If the home and school environments are safe, students do not attend school with a survival mentality. Safe learning environments offer techniques and skills to help students deal with various forms of confrontation. Role-playing possible incidents teaches ways to manage such challenges, build positive school work habits, and maintain healthier social relationships.
Some students who decided to drop out of school believe that, even though they want to go back, it is difficult to return to the same school. Memories of struggles and emotional baggage makes it more challenging. For this reason, alternative schools and GED programs offer a way to move forward with their education and earn their diploma.
Alternative schools have some of the same characteristics as technical education. These programs offer a school-to-work program; what you learn in school prepares you to go to work. Many students relate to this concept and do well with such program. Students experience real training and skills they can use to care for themselves once school is over. They learn a hands-on skill they can use to make a living.

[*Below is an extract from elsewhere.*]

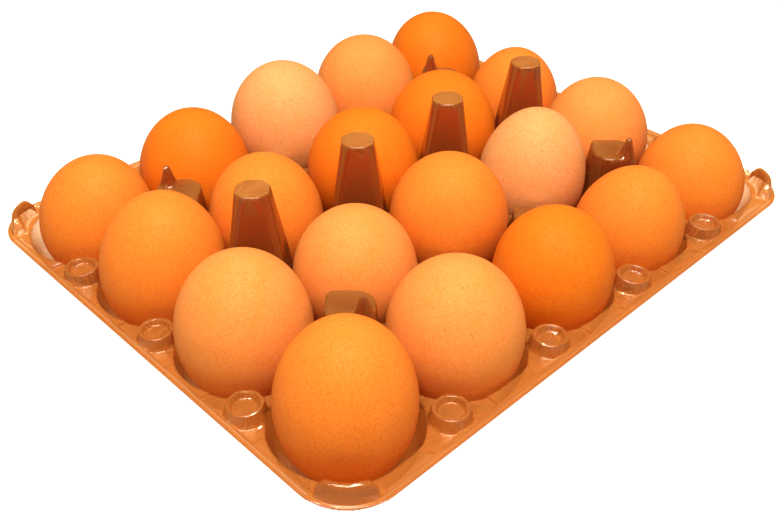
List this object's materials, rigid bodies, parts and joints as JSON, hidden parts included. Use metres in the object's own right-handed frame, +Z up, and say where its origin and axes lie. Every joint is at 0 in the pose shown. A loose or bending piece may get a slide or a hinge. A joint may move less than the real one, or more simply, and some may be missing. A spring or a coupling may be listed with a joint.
{
  "type": "egg tray with eggs",
  "caption": "Open clear plastic egg tray with round cups, hollow posts and a flat rim, filled with brown hen's eggs standing on end.",
  "frame": {"origin": "middle of the plane that the undersides of the cups rest on", "axes": "+X along the five-cup side, +Y along the four-cup side, +Z up"},
  "size_m": [0.252, 0.208, 0.061],
  "materials": {
    "tray_plastic": "clear thermoformed sheet with a light amber tint, glossy",
    "eggshell_pale": "matt, finely pored, pale peach brown",
    "eggshell_light": "matt, finely pored, light brown",
    "eggshell_medium": "matt, finely pored, mid brown with fine speckles",
    "eggshell_dark": "matt, finely pored, deeper orange brown with fine speckles"
  },
  "bodies": {
    "root": {"tray": "tray_plastic", "egg_a1": "eggshell_medium", "egg_a2": "eggshell_light", "egg_a3": "eggshell_medium", "egg_a4": "eggshell_medium", "egg_b1": "eggshell_light", "egg_b2": "eggshell_light", "egg_b3": "eggshell_medium", "egg_b4": "eggshell_dark", "egg_c1": "eggshell_dark", "egg_c2": "eggshell_medium", "egg_c3": "eggshell_dark", "egg_c4": "eggshell_pale", "egg_d1": "eggshell_medium", "egg_d2": "eggshell_pale", "egg_d3": "eggshell_dark", "egg_d4": "eggshell_light", "egg_e1": "eggshell_medium", "egg_e2": "eggshell_light", "egg_e3": "eggshell_medium", "egg_e4": "eggshell_dark"}
  },
  "joints": []
}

Individualized instruction puts focus on the student and their career dreams for themselves. Students should take a moment and find out exactly what they wish to gain from staying in school. This gives the student an opportunity to take control of their future. This empowering feeling builds confidence and hope in the student.
At the heart of helping students get back in school is family engagement. Students need to know that you care and that you expect better for them. This builds a relationship of self-worth and determination. Without someone wanting better for you, it is very hard to toe the line alone. Positive people in your life, supportive family members and mentors add value to your life. Students view things differently when they experience love, support, encouragement and belief in them from loved ones.
Although difficult and challenging at times, stay at school. It is a major key to help create a brighter future for everyone. It is a way out from challenging life struggles. Staying in school is worth the work and worth the effort.